Task description :: Look through the data below and extract, unchanged, the lines from the one that contains "hdmi_socket()" to the one that contains "record = json.load(file)", both included.

======== Input for this task

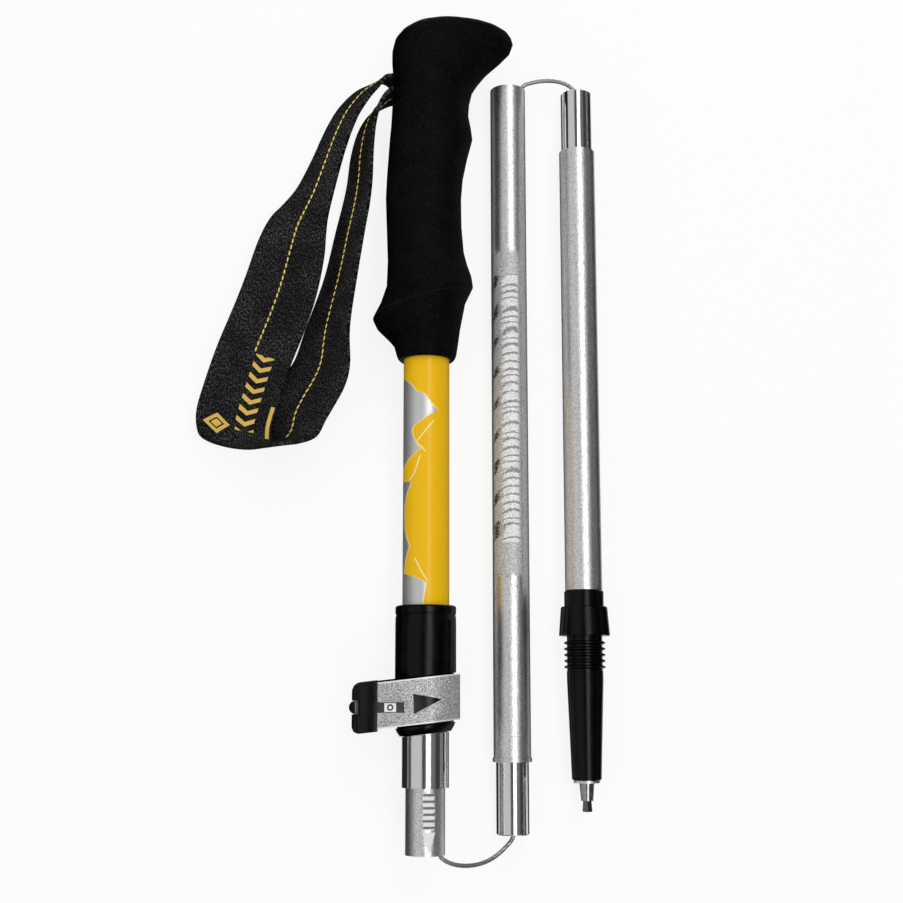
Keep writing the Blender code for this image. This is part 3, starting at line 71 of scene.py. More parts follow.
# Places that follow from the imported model
SURFACE_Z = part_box("middle_end_ring")[0].z
HANDLE = centre_of("handle_tube")
MIDDLE = centre_of("middle_tube")
TIP = centre_of("tip_tube")
STRAP_PIN = centre_of("strap_pin")
PIVOT = centre_of("lever_pivot_pin")

# Strap stations round the loop, from the anchor out along the upper leg and back along the lower.
# Centre (x and y from the anchor's pin, height over the surface), heading of the width in plan, tilt
# of the width, in degrees, and half width. The bottom fold is a little crisper than the solid's.
STRAP_STATIONS = (
    (-0.0044, 0.0031, 0.0215, -90, 90, 0.0090),
    (-0.0092, 0.0036, 0.0215, -80, 84, 0.0090),
    (-0.0130, 0.0046, 0.0214, -66, 72, 0.0090),
    (-0.0177, 0.0014, 0.0213, -54, 62, 0.0090),
    (-0.0228, -0.0027, 0.0212, -45, 54, 0.0090),
    (-0.0286, -0.0101, 0.0209, -37, 48, 0.0090),
    (-0.0326, -0.0180, 0.0205, -31, 44, 0.0090),
    (-0.0355, -0.0253, 0.0201, -27, 41, 0.0090),
    (-0.0382, -0.0330, 0.0196, -25, 37, 0.0090),
    (-0.0435, -0.0478, 0.0190, -24, 28, 0.0100),
    (-0.0477, -0.0568, 0.0186, -23, 20, 0.0118),
    (-0.0509, -0.0638, 0.0184, -21, 14, 0.0140),
    (-0.0538, -0.0745, 0.0184, -18, 9, 0.0158),
    (-0.0580, -0.0914, 0.0184, -16, 6, 0.0167),
    (-0.0628, -0.1061, 0.0184, -18, 4, 0.0169),
    (-0.0697, -0.1245, 0.0182, -18, 2, 0.0169),
    (-0.0749, -0.1418, 0.0178, -14, 0, 0.0170),
    (-0.0773, -0.1508, 0.0172, -13, 2, 0.0170),
    (-0.0776, -0.1568, 0.0164, -12, 6, 0.0169),
    (-0.0767, -0.1608, 0.0157, -11, 18, 0.0167),
    (-0.0720, -0.1626, 0.0154, -10, 45, 0.0165),
    (-0.0640, -0.1630, 0.0153, -10, 58, 0.0165),
    (-0.0566, -0.1616, 0.0150, -13, 56, 0.0165),
    (-0.0522, -0.1566, 0.0145, -18, 43, 0.0165),
    (-0.0504, -0.1483, 0.0140, -19, 32, 0.0165),
    (-0.0470, -0.1408, 0.0138, -18, 28, 0.0165),
    (-0.0428, -0.1333, 0.0138, -17, 30, 0.0165),
    (-0.0395, -0.1248, 0.0138, -16, 37, 0.0163),
    (-0.0374, -0.1093, 0.0140, -14, 48, 0.0158),
    (-0.0319, -0.0853, 0.0140, -12, 56, 0.0145),
    (-0.0279, -0.0638, 0.0134, -10, 54, 0.0120),
    (-0.0257, -0.0528, 0.0132, -9, 50, 0.0100),
    (-0.0240, -0.0418, 0.0136, -9, 50, 0.0090),
    (-0.0228, -0.0278, 0.0150, -14, 55, 0.0090),
    (-0.0205, -0.0168, 0.0170, -30, 62, 0.0090),
    (-0.0167, -0.0092, 0.0190, -50, 72, 0.0090),
    (-0.0116, -0.0046, 0.0208, -75, 84, 0.0090),
    (-0.0074, -0.0031, 0.0215, -90, 90, 0.0090),
    (-0.0034, -0.0031, 0.0215, -90, 90, 0.0090),
)
STRAP_WRAP_POINTS = 5
STRAP_THICK = 0.0018
STRAP_PIN_RADIUS = 0.0020
PIN_SEAT = 0.0003
WEB_STEPS = 6          # rows of faces from station to station
WEB_COLUMNS = 12
WEB_THICK = STRAP_THICK * 0.92
SELVEDGE = 0.0005      # rounding of the webbing's edges

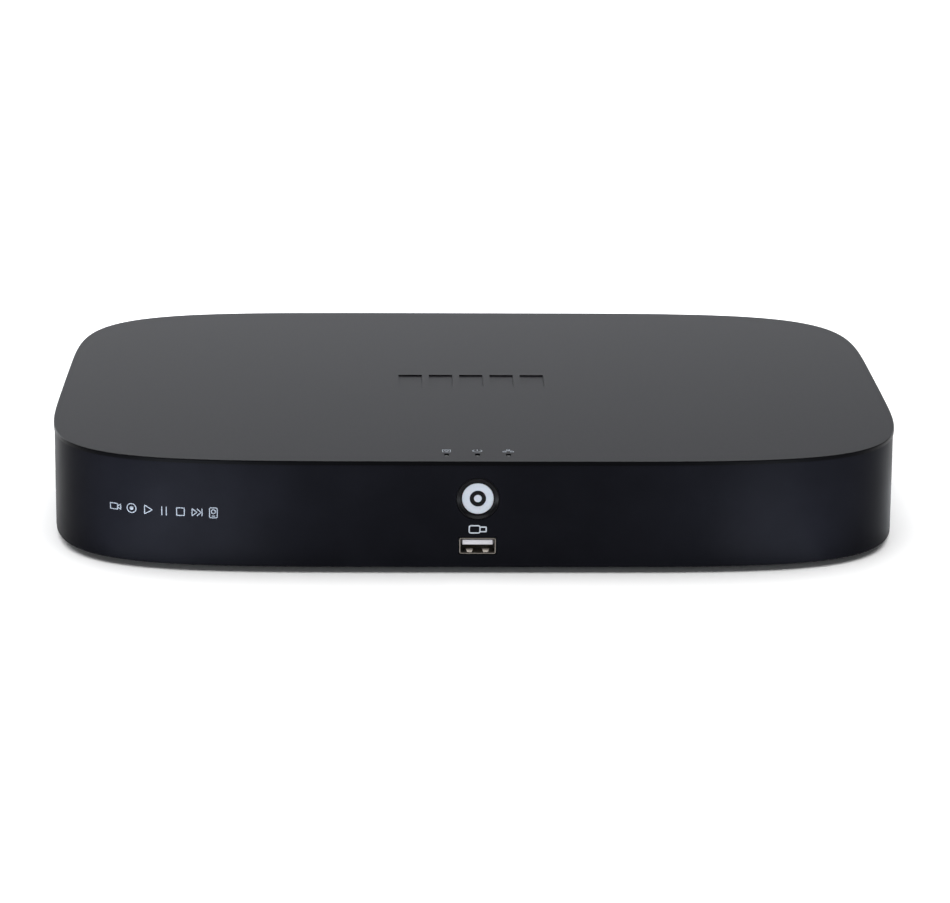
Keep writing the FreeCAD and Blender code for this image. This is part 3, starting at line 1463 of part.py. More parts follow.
def lead_ends():
    """The headers on the boards and the plugs that sit in them."""
    edge = "board_front_y"
    low_plug = (f"{BOARD_TOP} + 0.1", f"{BOARD_TOP} + 6")
    high_plug = (f"{BOARD_TOP} + 4.6", f"{BOARD_TOP} + 12")
    headers, plugs = [], []
    for middle, half in DRIVE_PLUGS:
        y = around(f"{DRIVE_MID_Y} + {middle}", half)
        grip_x = (f"drive_x - {DRIVE_PLUG_LENGTH}", "drive_x - 0.1")
        nose_x = ("drive_x - 1", "drive_x + 4.5")
        grip = block(grip_x, y, (f"{DRIVE_UNDER} + 0.6", f"{DRIVE_UNDER} + 6.8"))
        nose = block(nose_x, y, (f"{DRIVE_UNDER} + 2.65", f"{DRIVE_UNDER} + 4.75"))
        plugs.append(fuse(grip, nose))
    header_y = (f"{edge} + 1.5", f"{edge} + 9")
    for x in (DATA_LEAD_X, POWER_LEAD_X):
        headers.append(block(around(x, 6), header_y, (BOARD_TOP, f"{BOARD_TOP} + 6")))
        plugs.append(block(around(x, 6), (f"{edge} - 12", f"{edge} + 1.4"), low_plug))
    headers.append(block(around(FRONT_LEAD_END, 5), header_y, (BOARD_TOP, high_plug[1])))
    plugs.append(block(around(FRONT_LEAD_END, 5), (f"{edge} - 10", f"{edge} + 1.4"), high_plug))
    front_header_y = (FRONT_BOARD_BACK, f"{FRONT_BOARD_BACK} + 6")
    front_plug_y = (f"{FRONT_BOARD_BACK} + 6.1", f"{FRONT_BOARD_BACK} + 13")
    headers.append(block(around(FRONT_LEAD_X, 5), front_header_y, high_plug))
    plugs.append(block(around(FRONT_LEAD_X, 4.6), front_plug_y, high_plug))
    headers.append(block(around(FAN_LEAD_X, 5), (35, 41), (BOARD_TOP, f"{BOARD_TOP} + 3")))
    plugs.append(block(around(FAN_LEAD_X, 4.6), (35.3, 40.7), (f"{BOARD_TOP} + 3.1", f"{BOARD_TOP} + 8")))
    sub_part("board_headers", *headers)
    sub_part("lead_plugs", *plugs)


def leads():
    """The drive's data and power leads, the front board's lead and the fan's lead."""
    drive_end = size("drive_x") - DRIVE_PLUG_LENGTH
    board_end = size("board_front_y") - 12
    data_y, power_y = [value_of(DRIVE_MID_Y) + middle for middle, half in DRIVE_PLUGS]
    flat = (f"{DRIVE_UNDER} + 0.9", f"{DRIVE_UNDER} + 6.5")
    data_path = [(drive_end, data_y), (DATA_LEAD_X, data_y), (DATA_LEAD_X, board_end)]
    power_path = [(drive_end, power_y), (POWER_LEAD_X, power_y), (POWER_LEAD_X, board_end)]
    flat_lead("data_lead", data_path, 40, 1.1, flat)
    flat_lead("power_lead", power_path, 20, 1.8, flat)
    front_start = value_of(f"{FRONT_BOARD_BACK} + 13")
    front_path = [
        (FRONT_LEAD_X, front_start),
        (FRONT_LEAD_X, -64),
        (FRONT_LEAD_END, -24),
        (FRONT_LEAD_END, board_end + 2),
    ]
    flat_lead("front_lead", front_path, 120, 1.4, (f"{BOARD_TOP} + 5.4", f"{BOARD_TOP} + 11.2"))
    plug_top = value_of(f"{BOARD_TOP} + 8")
    fan_side = value_of("fan_y - fan_size/2")
    lead_z = plug_top + 8.5
    fan_path = [(FAN_LEAD_X, 38, plug_top), (FAN_LEAD_X, 38, lead_z), (FAN_LEAD_X, fan_side, lead_z)]
    round_lead("fan_lead", fan_path, 7.5, 1.1)


top_cover()
side_frame()
base_plate()
rubber_feet()
base_screws()
rear_panel()

power_button()
button_light_guide()
button_inner_ring()
front_board()
board_screws()
tact_switch()
status_lights()
contacts = front_port()

main_board()
chips()
capacitors()
heat_sink()
fan_frame()
fan_rotor()
fan_screws()

dc_socket()
control_terminal()
contacts += rear_usb()
contacts += network_socket()
sub_part("port_contacts", *contacts)
hdmi_socket()
vga_socket()
audio_sockets()
bnc_sockets()

drive_casting()
drive_cover()
drive_platters()
drive_arm()
drive_magnets()
drive_board()

lead_ends()
leads()

doc.recompute()


# ---------------------------------------------------------------- checks and export

def check_document():
    """Stops if an object is in error or a sub-part's shape is not valid solids."""
    for thing in doc.Objects:
        if "Invalid" in thing.State or "Error" in thing.State:
            raise RuntimeError(f"{thing.Label} is {thing.State}")
    for thing in sub_parts:
        shape = thing.Shape
        if shape.isNull() or not shape.isValid() or not shape.Solids or shape.Volume <= 0:
            raise RuntimeError(f"{thing.Label} has no valid solid")


check_document()
os.makedirs("parts", exist_ok=True)
for thing in sub_parts:
    thing.Shape.exportStep(os.path.join("parts", thing.Label + ".step"))
    print(f"{thing.Label}: {len(thing.Shape.Solids)} solids, {thing.Shape.Volume:.0f} mm3")
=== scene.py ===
"""A flat eight-channel video recorder on a pale floor in soft studio light.

Metres. +Z is up, the front with its button faces -Y, and the sockets face +Y.
"""

import json
import math

import bmesh
import bpy
from mathutils import Matrix, Vector
from mathutils.bvhtree import BVHTree


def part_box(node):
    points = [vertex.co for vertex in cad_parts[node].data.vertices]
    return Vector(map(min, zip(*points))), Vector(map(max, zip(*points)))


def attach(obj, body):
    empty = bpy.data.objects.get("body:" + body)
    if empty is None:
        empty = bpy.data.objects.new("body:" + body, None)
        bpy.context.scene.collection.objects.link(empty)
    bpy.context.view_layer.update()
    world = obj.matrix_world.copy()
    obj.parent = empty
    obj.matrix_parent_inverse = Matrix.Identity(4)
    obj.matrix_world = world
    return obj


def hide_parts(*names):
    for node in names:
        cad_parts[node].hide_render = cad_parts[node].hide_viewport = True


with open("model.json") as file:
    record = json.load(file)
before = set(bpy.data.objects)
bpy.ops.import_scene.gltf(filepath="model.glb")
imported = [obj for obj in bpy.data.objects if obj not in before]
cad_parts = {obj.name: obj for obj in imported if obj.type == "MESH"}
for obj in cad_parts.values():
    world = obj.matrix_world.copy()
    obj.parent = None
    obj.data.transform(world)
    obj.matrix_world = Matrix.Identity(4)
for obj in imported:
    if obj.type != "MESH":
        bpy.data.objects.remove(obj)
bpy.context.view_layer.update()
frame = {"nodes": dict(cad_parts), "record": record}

MM = 0.001
NODES = frame["nodes"]


# ---------------------------------------------------------------- places, from the frame

def middle(node):
    low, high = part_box(node)
    return (Vector(low) + Vector(high)) / 2


def extent(node):
    low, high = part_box(node)
    return Vector(high) - Vector(low)


BUTTON = middle("power_button")
BUTTON_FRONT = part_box("power_button")[0][1]
BUTTON_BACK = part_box("power_button")[1][1]
BUTTON_FLANGE_RADIUS = extent("power_button").x / 2
BUTTON_FLANGE_REACH = 1.3 * MM
BUTTON_RADIUS = BUTTON_FLANGE_RADIUS - BUTTON_FLANGE_REACH
GUIDE_RADIUS = extent("button_light_guide").x / 2
RING_RADIUS = extent("button_inner_ring").x / 2
PORT = middle("front_port_shell")
PORT_SIZE = extent("front_port_shell")
LAMP_PITCH = (extent("light_pipes").x - 4 * MM) / 2
LAMP_Y = middle("light_pipes").y
PANEL_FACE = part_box("rear_panel")[1][1]
BNC_COUNT = 8
BNC_PIN_RADIUS = 0.78 * MM
BNC_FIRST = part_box("bnc_contacts")[0][0] + BNC_PIN_RADIUS
BNC_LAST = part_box("bnc_contacts")[1][0] - BNC_PIN_RADIUS
BNC_Z = middle("bnc_contacts").z


def surface_of(node):
    """A tree of the node's faces, for finding where a line meets it."""
    mesh = NODES[node].data
    return BVHTree.FromPolygons([v.co for v in mesh.vertices], [p.vertices for p in mesh.polygons])


# ---------------------------------------------------------------- meshes

def new_piece(name, mesh, body, material, smooth_below=32):
    """A finished mesh becomes a piece that rides on a body. Edges sharper than the angle stay crisp."""
    bmesh.ops.remove_doubles(mesh, verts=mesh.verts, dist=0.001 * MM)
    bmesh.ops.recalc_face_normals(mesh, faces=mesh.faces)
    data = bpy.data.meshes.new(name)
    mesh.to_mesh(data)
    mesh.free()
    data.materials.append(material)
    data.shade_smooth()
    data.set_sharp_from_angle(angle=math.radians(smooth_below))
    piece = bpy.data.objects.new(name, data)
    bpy.context.scene.collection.objects.link(piece)
    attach(piece, body)
    return piece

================

Finished answer ::
hdmi_socket()
vga_socket()
audio_sockets()
bnc_sockets()

drive_casting()
drive_cover()
drive_platters()
drive_arm()
drive_magnets()
drive_board()

lead_ends()
leads()

doc.recompute()


# ---------------------------------------------------------------- checks and export

def check_document():
    """Stops if an object is in error or a sub-part's shape is not valid solids."""
    for thing in doc.Objects:
        if "Invalid" in thing.State or "Error" in thing.State:
            raise RuntimeError(f"{thing.Label} is {thing.State}")
    for thing in sub_parts:
        shape = thing.Shape
        if shape.isNull() or not shape.isValid() or not shape.Solids or shape.Volume <= 0:
            raise RuntimeError(f"{thing.Label} has no valid solid")


check_document()
os.makedirs("parts", exist_ok=True)
for thing in sub_parts:
    thing.Shape.exportStep(os.path.join("parts", thing.Label + ".step"))
    print(f"{thing.Label}: {len(thing.Shape.Solids)} solids, {thing.Shape.Volume:.0f} mm3")
=== scene.py ===
"""A flat eight-channel video recorder on a pale floor in soft studio light.

Metres. +Z is up, the front with its button faces -Y, and the sockets face +Y.
"""

import json
import math

import bmesh
import bpy
from mathutils import Matrix, Vector
from mathutils.bvhtree import BVHTree


def part_box(node):
    points = [vertex.co for vertex in cad_parts[node].data.vertices]
    return Vector(map(min, zip(*points))), Vector(map(max, zip(*points)))


def attach(obj, body):
    empty = bpy.data.objects.get("body:" + body)
    if empty is None:
        empty = bpy.data.objects.new("body:" + body, None)
        bpy.context.scene.collection.objects.link(empty)
    bpy.context.view_layer.update()
    world = obj.matrix_world.copy()
    obj.parent = empty
    obj.matrix_parent_inverse = Matrix.Identity(4)
    obj.matrix_world = world
    return obj


def hide_parts(*names):
    for node in names:
        cad_parts[node].hide_render = cad_parts[node].hide_viewport = True


with open("model.json") as file:
    record = json.load(file)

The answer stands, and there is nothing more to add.